Nick Hurd had been made minister for policing and the fire service two days before the disaster on June 14 2017.
The former MP for Ruislip, Northwood and Pinner was then made minister for Grenfell victims on June 26, overseeing the Government’s support for survivors and residents.
He told the inquiry on Monday that the system failed to provide victims with even “the most basic support and comfort”.
“I’m ashamed of the failure of the system I was part of to provide fellow citizens with the most basic support and comfort that they had every reason to feel totally entitled to in arguably their darkest hour,” he said.
“I have thought hard about this, I genuinely feel that I did the best I could with the information and experience available to me, but if the inquiry feels that this wasn’t good enough, I, like others, will be held to account for it.”
Answering a question on what he would have done differently, Mr Hurd said he was part of a system that did not realise that the Royal Borough of Kensington and Chelsea would not be able to deal with the disaster.
“I was part of a system that failed to be alive early enough to the possibility/probability that Kensington and Chelsea council would not be able to cope – and this isn’t a judgment around preparation, or even competence,” he said.
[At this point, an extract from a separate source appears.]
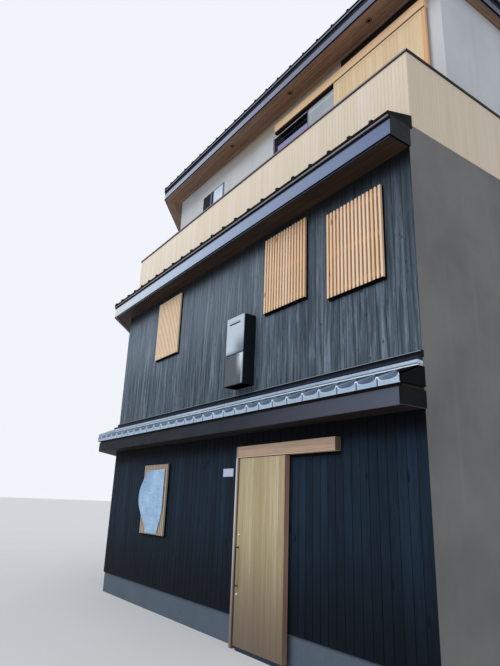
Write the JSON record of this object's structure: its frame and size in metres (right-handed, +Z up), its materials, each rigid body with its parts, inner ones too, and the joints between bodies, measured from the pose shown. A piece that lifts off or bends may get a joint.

We are talking about a community in deep trauma and those helping them, or trying to help them, need to be - in my view - better informed about what that actually means
“I think it should have been evident to us earlier that the scale and complexity of the seismic impact of this disaster was always going to be too much for one council to cope with, and that the very clear impression that was forming quickly on the first day (was) that the council was going to struggle to have the moral authority to lead.”
He told the inquiry the Government should have been quicker to put in place risk monitoring to give a “more direct observation” of what was happening on the ground, and the reality of life for victims sleeping in rest centres.
Mr Hurd added that he was also upset to hear how bereaved survivors and residents felt about the way they were treated after the fire.
“Part of what upsets me most about the evidence that you’ve been presented with, from bereaved survivors and residents in that period, was the way people were made to feel,” he said.
“We are talking about a community in deep trauma and those helping them, or trying to help them, need to be – in my view – better informed about what that actually means.”